Compound mimicking gene deletion stops tissue scarring in mice

By targeting a family of proteins on the surface of certain cells, scientists have been able to halt and reverse tissue scarring in the liver, kidneys and lungs of mice.

The finding, by investigators at the University of California, San Francisco, could have implications for treating the same kind of scarring in humans--called fibrosis, which is a major contributor to nearly half of all deaths in developed nations. Currently, there is no way to treat tissue scarring from chronic diseases. The study was published Nov. 10 in Nature Medicine.

"Scarring is a critical component of organ dysfunction in most chronic diseases--kidney failure, liver failure, lung failure, heart failure," said Dr. Dean Sheppard, UCSF professor of medicine and senior author of the new study, in a statement. "But there's no effective therapy for tissue scarring that's approved by the FDA."

An international team of scientists, led by first author Dr.
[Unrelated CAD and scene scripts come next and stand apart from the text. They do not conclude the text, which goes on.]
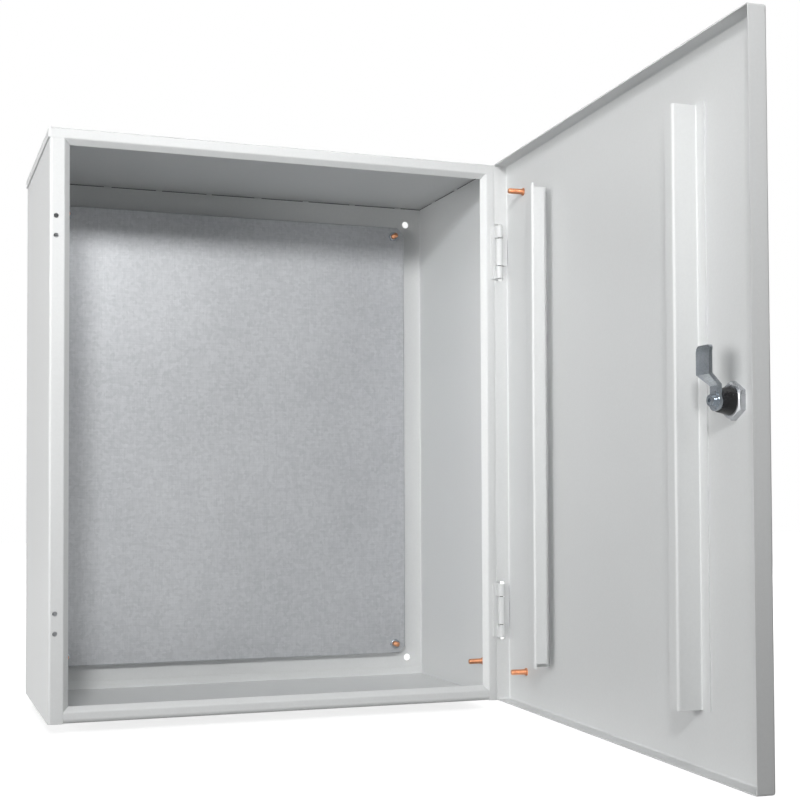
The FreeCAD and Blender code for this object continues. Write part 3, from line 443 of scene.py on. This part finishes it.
def add_bump(tree, shader, height, strength, distance):
    """Tilt the shader's normal by a height that spans `distance` metres."""
    bump = new_node(tree, "ShaderNodeBump", (0, -350), Strength=strength, Distance=distance)
    tree.links.new(height, bump.inputs["Height"])
    tree.links.new(bump.outputs[0], shader.inputs["Normal"])


def vary_roughness(tree, shader, mask, low, high):
    """Roughness between low and high where the mask goes from 0 to 1."""
    span = new_node(tree, "ShaderNodeMapRange", (-150, -150), To_Min=low, To_Max=high)
    tree.links.new(mask, span.inputs["Value"])
    tree.links.new(span.outputs["Result"], shader.inputs["Roughness"])


def drifting_skin(name, metallic, roughness, light, dark, rough, broad, fine, lumps, bump, depth):
    """Finish whose colour and roughness drift with the tone group and whose skin is orange peel."""
    material, tree, place, shader = new_finish(name, metallic, roughness)
    tone = place_group(tree, tone_group, (-600, 150),
                       Broad_Scale=broad, Fine_Scale=fine, Light=light, Dark=dark)
    peel = place_group(tree, peel_group, (-600, -250), Lumps=lumps)
    tree.links.new(place, tone.inputs["Place"])
    tree.links.new(place, peel.inputs["Place"])
    tree.links.new(tone.outputs["Colour"], shader.inputs["Base Color"])
    vary_roughness(tree, shader, tone.outputs["Mask"], *rough)
    add_bump(tree, shader, peel.outputs["Height"], bump, depth)
    return material


print("ready: new_finish and drifting_skin")

# %% [markdown]
# ### Paint, plating and moulding
# Shell and door are sprayed with a light grey powder, which bakes to a satin skin with a fine orange
# peel. Screws, nuts and the cam lever are bright zinc, the studs are copper-plated, the lock's nut and
# core are cast zinc, and its housing and sleeve are black moulded plastic. All are one recipe, a tone
# that drifts over a bumpy skin, with the scale of a wall for the paint and that of a screw for the rest.

# %% Painted and plated finishes
def powder_coat(name, light, dark):
    """Painted sheet: slow drift of tone, satin gloss and soft lumps of about two millimetres."""
    return drifting_skin(name, 0.0, 0.4, light, dark, rough=(0.36, 0.46), broad=3.0, fine=420.0,
                         lumps=520.0, bump=0.16, depth=0.0004)


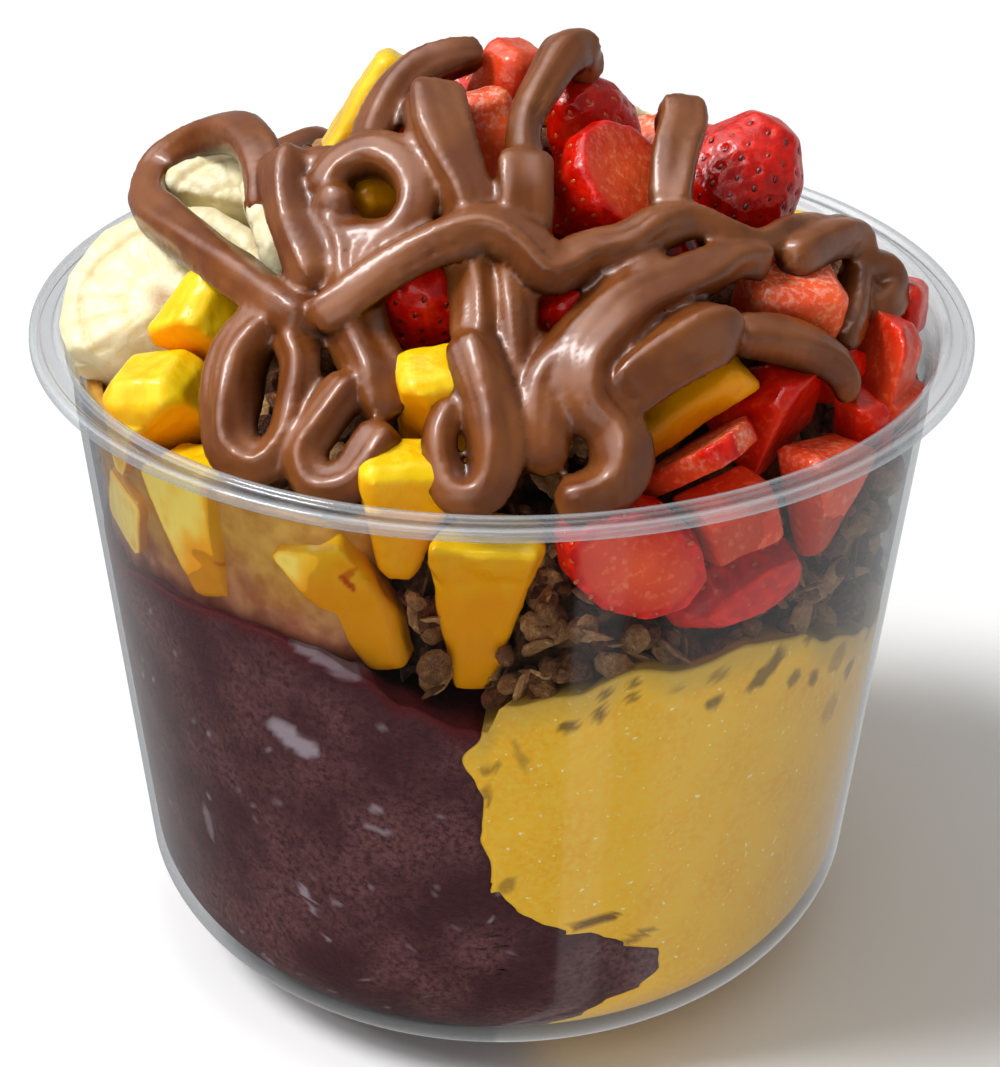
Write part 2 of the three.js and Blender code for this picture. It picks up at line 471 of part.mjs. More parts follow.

Neil Henderson of the University of Edinburgh, developed a genetic technique to selectively turn off a 5-member family of receptors known as alpha V integrins in the collagen-producing fibroblast cells of mice. The expression of these cells helps induce the excessive scarring seen in fibrosis. In normal mice--those lacking the alpha V integrins--the genetic deletion had little effect. In mice with alpha integrins, the method guarded against fibrosis of the lungs and kidney. The same protective effect was not observed when scientists tried turning off individual members of the alpha V integrin family, suggesting that the whole family may be a viable target for treating fibrosis.

Using these findings, members of the team based at St. Louis University in Missouri designed a drug called CWHM 12 that works by suppressing all 5 alpha V integrins. The compound not only worked the same way to prevent fibrosis as the genetic deletion method, it also prevent the progression of existing fibrosis in the liver and lungs and reversed some of the damage caused by fibrosis to those organs.

Sheppard said delivering CWHM 12 or a similar small molecule directly into the lungs as an inhalant might offer a way to treat lung fibrosis.